_What the task requires_
Please give back word for word the lines below, from the first one through the one with "HEAD_R, HEAD_H = 9.0, 5.0".
╭─ Information shown
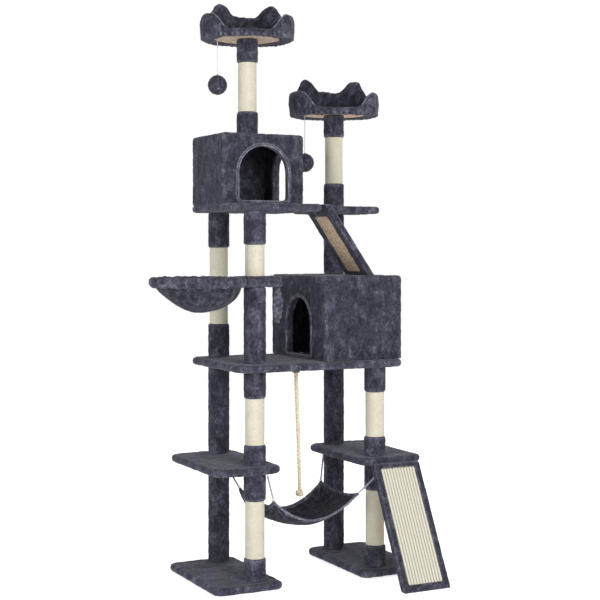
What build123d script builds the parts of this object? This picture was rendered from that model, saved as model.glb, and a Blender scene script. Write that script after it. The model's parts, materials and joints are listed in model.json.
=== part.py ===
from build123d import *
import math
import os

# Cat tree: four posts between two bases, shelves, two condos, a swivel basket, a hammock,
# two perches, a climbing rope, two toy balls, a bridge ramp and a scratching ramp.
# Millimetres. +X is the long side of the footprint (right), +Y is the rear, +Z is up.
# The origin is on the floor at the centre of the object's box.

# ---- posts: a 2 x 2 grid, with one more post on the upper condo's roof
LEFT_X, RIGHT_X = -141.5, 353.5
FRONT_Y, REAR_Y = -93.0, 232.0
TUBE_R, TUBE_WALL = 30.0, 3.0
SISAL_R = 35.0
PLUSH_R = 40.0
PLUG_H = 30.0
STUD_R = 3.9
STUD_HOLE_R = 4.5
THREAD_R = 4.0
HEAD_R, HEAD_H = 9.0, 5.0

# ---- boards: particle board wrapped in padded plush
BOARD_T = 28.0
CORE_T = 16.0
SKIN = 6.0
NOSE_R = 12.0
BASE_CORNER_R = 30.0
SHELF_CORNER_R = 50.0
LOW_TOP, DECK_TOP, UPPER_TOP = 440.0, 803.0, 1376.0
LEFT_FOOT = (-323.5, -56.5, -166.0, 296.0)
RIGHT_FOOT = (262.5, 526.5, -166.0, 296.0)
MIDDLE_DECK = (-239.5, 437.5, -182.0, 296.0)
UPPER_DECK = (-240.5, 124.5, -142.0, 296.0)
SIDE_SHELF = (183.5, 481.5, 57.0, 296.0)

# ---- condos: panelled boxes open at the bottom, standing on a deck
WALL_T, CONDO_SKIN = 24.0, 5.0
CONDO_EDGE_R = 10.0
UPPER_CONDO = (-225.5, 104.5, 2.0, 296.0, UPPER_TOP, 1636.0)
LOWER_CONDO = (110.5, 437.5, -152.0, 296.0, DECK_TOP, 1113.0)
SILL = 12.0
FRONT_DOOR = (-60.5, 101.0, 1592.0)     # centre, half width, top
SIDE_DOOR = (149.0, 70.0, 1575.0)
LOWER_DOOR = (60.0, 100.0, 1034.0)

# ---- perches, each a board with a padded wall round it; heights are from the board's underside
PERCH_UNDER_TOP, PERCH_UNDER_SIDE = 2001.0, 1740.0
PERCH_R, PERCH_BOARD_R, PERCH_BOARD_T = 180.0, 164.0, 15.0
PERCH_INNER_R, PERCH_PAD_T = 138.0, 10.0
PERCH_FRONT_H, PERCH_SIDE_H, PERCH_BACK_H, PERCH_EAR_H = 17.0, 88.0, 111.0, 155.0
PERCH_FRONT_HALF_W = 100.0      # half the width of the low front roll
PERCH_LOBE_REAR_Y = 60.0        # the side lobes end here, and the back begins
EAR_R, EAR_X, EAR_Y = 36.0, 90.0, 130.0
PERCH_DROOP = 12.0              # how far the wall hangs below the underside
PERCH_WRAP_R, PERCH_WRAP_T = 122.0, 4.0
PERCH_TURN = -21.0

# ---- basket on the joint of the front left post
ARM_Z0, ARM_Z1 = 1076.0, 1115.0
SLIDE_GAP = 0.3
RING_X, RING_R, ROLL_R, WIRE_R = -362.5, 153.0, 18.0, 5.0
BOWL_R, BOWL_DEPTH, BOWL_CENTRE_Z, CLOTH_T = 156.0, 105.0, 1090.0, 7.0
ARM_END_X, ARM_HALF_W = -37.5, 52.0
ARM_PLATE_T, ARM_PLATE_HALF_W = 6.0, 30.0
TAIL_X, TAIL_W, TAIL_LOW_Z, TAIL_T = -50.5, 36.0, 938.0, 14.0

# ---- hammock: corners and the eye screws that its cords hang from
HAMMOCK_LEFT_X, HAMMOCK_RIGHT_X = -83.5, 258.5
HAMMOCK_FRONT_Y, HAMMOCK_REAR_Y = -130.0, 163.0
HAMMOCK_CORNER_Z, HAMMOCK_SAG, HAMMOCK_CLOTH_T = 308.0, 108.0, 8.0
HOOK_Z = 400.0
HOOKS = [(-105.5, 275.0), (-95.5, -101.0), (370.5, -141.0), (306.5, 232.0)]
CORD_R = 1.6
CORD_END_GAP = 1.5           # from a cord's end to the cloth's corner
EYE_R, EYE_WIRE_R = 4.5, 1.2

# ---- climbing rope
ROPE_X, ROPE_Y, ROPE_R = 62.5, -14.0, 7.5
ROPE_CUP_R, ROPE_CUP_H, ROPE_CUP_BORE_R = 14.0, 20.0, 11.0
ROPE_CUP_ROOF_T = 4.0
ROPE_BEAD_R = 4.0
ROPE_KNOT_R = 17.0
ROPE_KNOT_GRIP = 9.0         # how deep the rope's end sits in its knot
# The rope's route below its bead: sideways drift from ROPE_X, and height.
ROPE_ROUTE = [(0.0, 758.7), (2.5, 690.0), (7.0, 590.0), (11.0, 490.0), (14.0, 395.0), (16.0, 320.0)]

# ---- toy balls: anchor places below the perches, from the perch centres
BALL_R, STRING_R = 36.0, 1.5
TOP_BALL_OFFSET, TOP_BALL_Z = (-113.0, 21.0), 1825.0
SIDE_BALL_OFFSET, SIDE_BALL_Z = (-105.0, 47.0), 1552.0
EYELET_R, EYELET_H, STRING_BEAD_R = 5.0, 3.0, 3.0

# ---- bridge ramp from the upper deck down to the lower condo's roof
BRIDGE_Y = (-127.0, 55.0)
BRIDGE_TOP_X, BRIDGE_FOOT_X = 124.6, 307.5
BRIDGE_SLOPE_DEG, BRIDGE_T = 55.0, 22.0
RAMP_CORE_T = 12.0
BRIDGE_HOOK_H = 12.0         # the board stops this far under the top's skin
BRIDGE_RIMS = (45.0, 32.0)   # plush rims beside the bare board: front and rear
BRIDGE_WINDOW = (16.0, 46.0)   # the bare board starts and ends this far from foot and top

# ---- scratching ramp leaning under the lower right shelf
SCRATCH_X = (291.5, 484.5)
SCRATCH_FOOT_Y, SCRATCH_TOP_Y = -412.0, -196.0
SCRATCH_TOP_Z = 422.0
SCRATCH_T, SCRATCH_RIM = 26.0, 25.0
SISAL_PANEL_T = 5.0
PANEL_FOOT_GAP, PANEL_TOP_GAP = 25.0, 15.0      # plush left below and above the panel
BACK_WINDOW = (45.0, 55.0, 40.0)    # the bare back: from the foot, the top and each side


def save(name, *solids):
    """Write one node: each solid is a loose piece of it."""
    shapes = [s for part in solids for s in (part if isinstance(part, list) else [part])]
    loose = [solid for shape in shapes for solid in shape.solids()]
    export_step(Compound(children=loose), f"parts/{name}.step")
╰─
_Complete response_
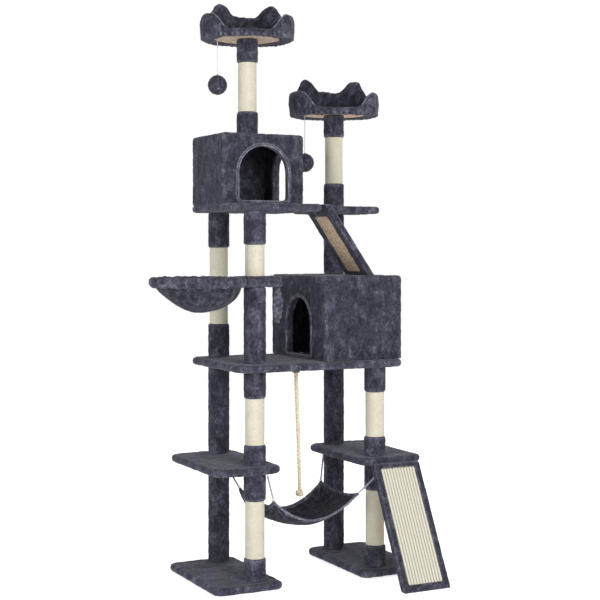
What build123d script builds the parts of this object? This picture was rendered from that model, saved as model.glb, and a Blender scene script. Write that script after it. The model's parts, materials and joints are listed in model.json.
=== part.py ===
from build123d import *
import math
import os

# Cat tree: four posts between two bases, shelves, two condos, a swivel basket, a hammock,
# two perches, a climbing rope, two toy balls, a bridge ramp and a scratching ramp.
# Millimetres. +X is the long side of the footprint (right), +Y is the rear, +Z is up.
# The origin is on the floor at the centre of the object's box.

# ---- posts: a 2 x 2 grid, with one more post on the upper condo's roof
LEFT_X, RIGHT_X = -141.5, 353.5
FRONT_Y, REAR_Y = -93.0, 232.0
TUBE_R, TUBE_WALL = 30.0, 3.0
SISAL_R = 35.0
PLUSH_R = 40.0
PLUG_H = 30.0
STUD_R = 3.9
STUD_HOLE_R = 4.5
THREAD_R = 4.0
HEAD_R, HEAD_H = 9.0, 5.0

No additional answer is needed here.